Like a runway model, he puts on his game face and struts in the presence of men and women, who are mostly fashionably dressed.
As macho as Jim is (not his real name as he didn't get the official nod from his bosses and horse owners to speak on record), he, like a model, often wears colourful "silks" - soft, shiny tops that catch the spotlight at the track.
Many think that jockeying, like modelling, is glamorous. After all, a rider gets admiring glances all the time, especially from the lovely lasses.
Well, not quite that glamourous, Jim replies.
In less than 30 minutes, the bright racing silks will be pelted with sand and rainwater.
Says Jim, who has been in the saddle for more than 10 years: "(The racing silks) are designed to be bold and loud so that race callers (commentators) can easily identify us when the race starts.
Like models, jockeys obsess about their weight.
Jim, who weighs a svelte 52kg and is about 1.5m tall, says: "I really have to watch my weight and what I eat because an extra kilo gained will slow down my horse."
But skin and bones will not cut it: Jockeys need muscle, strength and endurance, so Jim runs three times a week and hits the gym to strengthen his thighs and calves.

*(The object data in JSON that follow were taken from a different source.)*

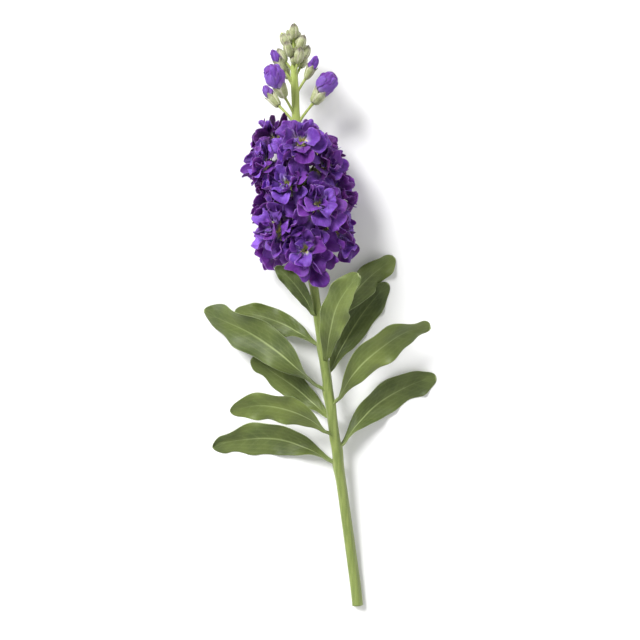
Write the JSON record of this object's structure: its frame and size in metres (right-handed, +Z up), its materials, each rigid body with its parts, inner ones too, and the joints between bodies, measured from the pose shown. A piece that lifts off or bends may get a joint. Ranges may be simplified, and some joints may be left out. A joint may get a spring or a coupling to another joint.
{
  "type": "stock flower stem",
  "caption": "Cut stem of violet double-flowered stock, lying down: a dense spike of ruffled blooms and green buds above long blunt leaves.",
  "frame": {"origin": "on the surface that the stem lies on, under the middle of its box", "axes": "+Y along the stem from the cut end to the bud tip, +Z up from the surface, -Z into it"},
  "size_m": [0.164, 0.3998, 0.0732],
  "materials": {
    "stem": "felted green",
    "leaf": "matte grey-green",
    "petal": "matte violet"
  },
  "bodies": {
    "root": {"stem": "stem", "leaf_01": "leaf", "leaf_02": "leaf", "leaf_03": "leaf", "leaf_04": "leaf", "leaf_05": "leaf", "leaf_06": "leaf", "leaf_07": "leaf", "leaf_08": "leaf", "leaf_09": "leaf", "leaf_10": "leaf", "leaf_11": "leaf", "bloom_01": "petal", "bloom_02": "petal", "bloom_03": "petal", "bloom_04": "petal", "bloom_05": "petal", "bloom_06": "petal", "bloom_07": "petal", "bloom_08": "petal", "bloom_09": "petal", "bloom_10": "petal", "bloom_11": "petal", "bloom_12": "petal", "bloom_13": "petal", "bloom_14": "petal", "bloom_15": "petal", "bud_petals_01": "petal", "bud_petals_02": "petal", "bud_petals_03": "petal", "bud_petals_04": "petal", "bud_petals_05": "petal", "bud_petals_06": "petal"}
  },
  "joints": []
}
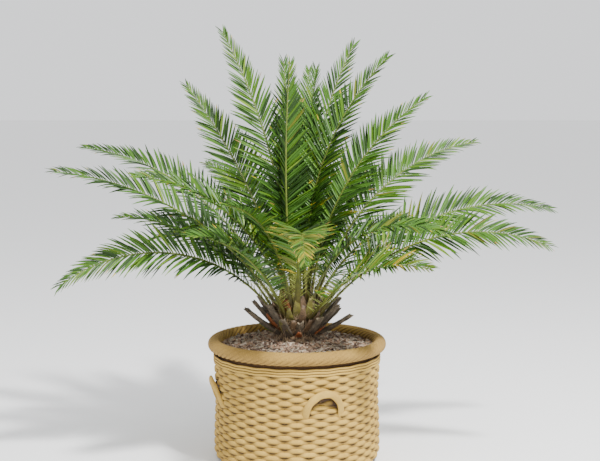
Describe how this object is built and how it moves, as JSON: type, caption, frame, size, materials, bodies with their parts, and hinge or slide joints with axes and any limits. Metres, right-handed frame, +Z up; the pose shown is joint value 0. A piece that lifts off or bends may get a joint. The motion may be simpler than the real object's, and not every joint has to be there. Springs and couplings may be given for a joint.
{
  "type": "potted date palm",
  "caption": "Young date palm with arching feather fronds and cut stubs round a short bulbous trunk, in a round basket-weave planter with a rope rim and ear handles.",
  "frame": {"origin": "centre of the planter's flat underside", "axes": "+Z up, -Y the front that the picture shows, +X to the right across the widest spread of the crown"},
  "size_m": [2.0299, 1.8007, 1.7196],
  "materials": {
    "planter": "matte",
    "mulch": "matte",
    "trunk": "matte",
    "stub": "matte",
    "frond": "satin"
  },
  "bodies": {
    "root": {"pot": "planter", "handle_1": "planter", "handle_2": "planter", "handle_3": "planter", "handle_4": "planter", "soil": "mulch", "trunk": "trunk", "stub_01": "stub", "stub_02": "stub", "stub_03": "stub", "stub_04": "stub", "stub_05": "stub", "stub_06": "stub", "stub_07": "stub", "stub_08": "stub", "stub_09": "stub", "stub_10": "stub", "stub_11": "stub", "stub_12": "stub", "stub_13": "stub", "stub_14": "stub", "stub_15": "stub", "stub_16": "stub", "stub_17": "stub", "stub_18": "stub", "frond_01": "frond", "frond_02": "frond", "frond_03": "frond", "frond_04": "frond", "frond_05": "frond", "frond_06": "frond", "frond_07": "frond", "frond_08": "frond", "frond_09": "frond", "frond_10": "frond", "frond_11": "frond", "frond_12": "frond", "frond_13": "frond", "frond_14": "frond", "frond_15": "frond", "frond_16": "frond", "frond_17": "frond", "frond_18": "frond", "frond_19": "frond", "frond_20": "frond", "frond_21": "frond", "frond_22": "frond", "frond_23": "frond", "frond_24": "frond", "frond_25": "frond", "frond_26": "frond", "frond_27": "frond", "frond_28": "frond", "frond_29": "frond", "frond_30": "frond"}
  },
  "joints": []
}
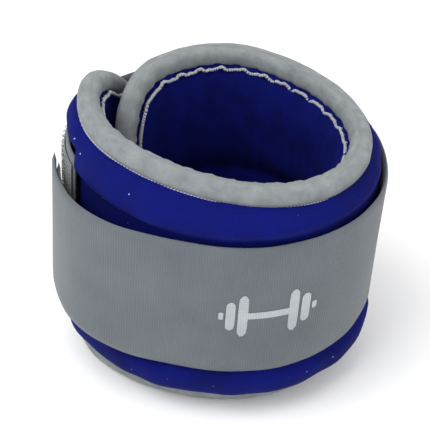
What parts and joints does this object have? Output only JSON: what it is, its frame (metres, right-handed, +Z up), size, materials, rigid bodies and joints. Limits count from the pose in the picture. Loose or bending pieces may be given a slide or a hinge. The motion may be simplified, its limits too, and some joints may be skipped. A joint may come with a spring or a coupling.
{
  "type": "ankle cuff weight",
  "caption": "Padded fabric ankle weight wrapped into a ring, with a hook-and-loop strap and grey edge binding; unrolls flat along its creases.",
  "frame": {"origin": "centre of the bounding box at the lower edge the fastened weight stands on", "axes": "+Z up through the ankle opening, -Y towards the side with the strap end and the front of the leg, +X right as seen from the front"},
  "size_m": [0.1112, 0.097, 0.0966],
  "materials": {
    "cover_fabric": "matte",
    "lining_fabric": "matte",
    "binding_knit": "matte",
    "webbing": "satin",
    "weight_fill": "matte",
    "hook_tape": "matte",
    "loop_tape": "matte",
    "thread": "matte"
  },
  "bodies": {
    "band_inner_end": {"edge_binding_inner_end": "binding_knit", "inner_lining_inner_end": "lining_fabric", "lower_weight_bag_inner_end": "weight_fill", "outer_cover_inner_end": "cover_fabric", "upper_weight_bag_inner_end": "weight_fill"},
    "band_back": {"inner_lining_back": "lining_fabric", "lower_edge_binding_back": "binding_knit", "lower_weight_bag_back": "weight_fill", "outer_cover_back": "cover_fabric", "upper_edge_binding_back": "binding_knit", "upper_weight_bag_back": "weight_fill"},
    "band_right": {"inner_lining_right": "lining_fabric", "lower_edge_binding_right": "binding_knit", "lower_weight_bag_right": "weight_fill", "outer_cover_right": "cover_fabric", "upper_edge_binding_right": "binding_knit", "upper_weight_bag_right": "weight_fill"},
    "band_waist": {"inner_lining_waist": "lining_fabric", "lower_edge_binding_waist": "binding_knit", "lower_weight_bag_waist": "weight_fill", "outer_cover_waist": "cover_fabric", "upper_edge_binding_waist": "binding_knit", "upper_weight_bag_waist": "weight_fill"},
    "band_front": {"inner_lining_front": "lining_fabric", "lower_edge_binding_front": "binding_knit", "lower_weight_bag_front": "weight_fill", "outer_cover_front": "cover_fabric", "upper_edge_binding_front": "binding_knit", "upper_weight_bag_front": "weight_fill"},
    "band_left": {"hook_tape_left": "hook_tape", "inner_lining_left": "lining_fabric", "lower_edge_binding_left": "binding_knit", "lower_weight_bag_left": "weight_fill", "outer_cover_left": "cover_fabric", "sewn_strap_left": "webbing", "upper_edge_binding_left": "binding_knit", "upper_weight_bag_left": "weight_fill", "strap_box_stitch": "thread"},
    "band_outer_end": {"edge_binding_outer_end": "binding_knit", "hook_tape_outer_end": "hook_tape", "inner_lining_outer_end": "lining_fabric", "lower_weight_bag_outer_end": "weight_fill", "outer_cover_outer_end": "cover_fabric", "sewn_strap_outer_end": "webbing", "upper_weight_bag_outer_end": "weight_fill"},
    "strap_back": {"strap_back": "webbing"},
    "strap_right": {"strap_right": "webbing"},
    "strap_waist": {"strap_waist": "webbing"},
    "strap_front": {"strap_front": "webbing"},
    "strap_tip": {"strap_tip": "webbing", "loop_tape": "loop_tape"}
  },
  "joints": [
    {"name": "crease_band_inner_end", "type": "hinge", "parent": "band_back", "child": "band_inner_end", "pos_m": [-0.02622, 0.02619, 0.04794], "axis": [-0.0621, 0.0388, -0.9973], "range_deg": [0, 63.3]},
    {"name": "crease_band_back", "type": "hinge", "parent": "band_right", "child": "band_back", "pos_m": [0.01827, 0.04122, 0.04575], "axis": [-0.0621, 0.0388, -0.9973], "range_deg": [0, 70.07]},
    {"name": "crease_band_right", "type": "hinge", "parent": "band_waist", "child": "band_right", "pos_m": [0.05119, 0.00146, 0.04215], "axis": [-0.0621, 0.0388, -0.9973], "range_deg": [0, 75.63]},
    {"name": "unroll", "type": "hinge", "parent": "band_waist", "child": "band_front", "pos_m": [0.02193, -0.04263, 0.04226], "axis": [0.0621, -0.0388, 0.9973], "range_deg": [0, 67.83]},
    {"name": "crease_band_left", "type": "hinge", "parent": "band_front", "child": "band_left", "pos_m": [-0.02811, -0.03267, 0.04576], "axis": [0.0621, -0.0388, 0.9973], "range_deg": [0, 57.47]},
    {"name": "crease_band_outer_end", "type": "hinge", "parent": "band_left", "child": "band_outer_end", "pos_m": [-0.04433, 0.01888, 0.04878], "axis": [0.0621, -0.0388, 0.9973], "range_deg": [0, 81.57]},
    {"name": "crease_strap_back", "type": "hinge", "parent": "band_outer_end", "child": "strap_back", "pos_m": [0.00019, 0.04759, 0.04713], "axis": [0.0621, -0.0388, 0.9973], "range_deg": [0, 67.91]},
    {"name": "crease_strap_right", "type": "hinge", "parent": "strap_back", "child": "strap_right", "pos_m": [0.04359, 0.02585, 0.04358], "axis": [0.0621, -0.0388, 0.9973], "range_deg": [0, 72.95]},
    {"name": "crease_strap_waist", "type": "hinge", "parent": "strap_right", "child": "strap_waist", "pos_m": [0.04809, -0.02416, 0.04135], "axis": [0.0621, -0.0388, 0.9973], "range_deg": [0, 87.55]},
    {"name": "crease_strap_front", "type": "hinge", "parent": "strap_waist", "child": "strap_front", "pos_m": [0.00407, -0.04731, 0.04319], "axis": [0.0621, -0.0388, 0.9973], "range_deg": [0, 53.64]},
    {"name": "crease_strap_tip", "type": "hinge", "parent": "strap_front", "child": "strap_tip", "pos_m": [-0.04401, -0.02801, 0.04694], "axis": [0.0621, -0.0388, 0.9973], "range_deg": [0, 87.78]}
  ],
  "couplings": [
    {"joint": "crease_band_inner_end", "follows": "unroll", "ratio": 0.93316},
    {"joint": "crease_band_back", "follows": "unroll", "ratio": 1.033},
    {"joint": "crease_band_right", "follows": "unroll", "ratio": 1.1149},
    {"joint": "crease_band_left", "follows": "unroll", "ratio": 0.8472},
    {"joint": "crease_band_outer_end", "follows": "unroll", "ratio": 1.2025},
    {"joint": "crease_strap_back", "follows": "unroll", "ratio": 1.0012},
    {"joint": "crease_strap_right", "follows": "unroll", "ratio": 1.0755},
    {"joint": "crease_strap_waist", "follows": "unroll", "ratio": 1.2907},
    {"joint": "crease_strap_front", "follows": "unroll", "ratio": 0.7908},
    {"joint": "crease_strap_tip", "follows": "unroll", "ratio": 1.2941}
  ]
}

Oily and fatty foods are out of the question.
So are late-night parties. Rest is vital as Jim reports to work at 6.30am for the daily trackwork. He rides about 10 horses, one after another.
He listens to his trainer's instructions on how to "run" the horses during training.
This wiry, macho man suddenly becomes tender at the mention of his horses, calling them Mother Nature's "works of art".
Before the race, Jim calms his horse by gently stroking its mane or shoulders.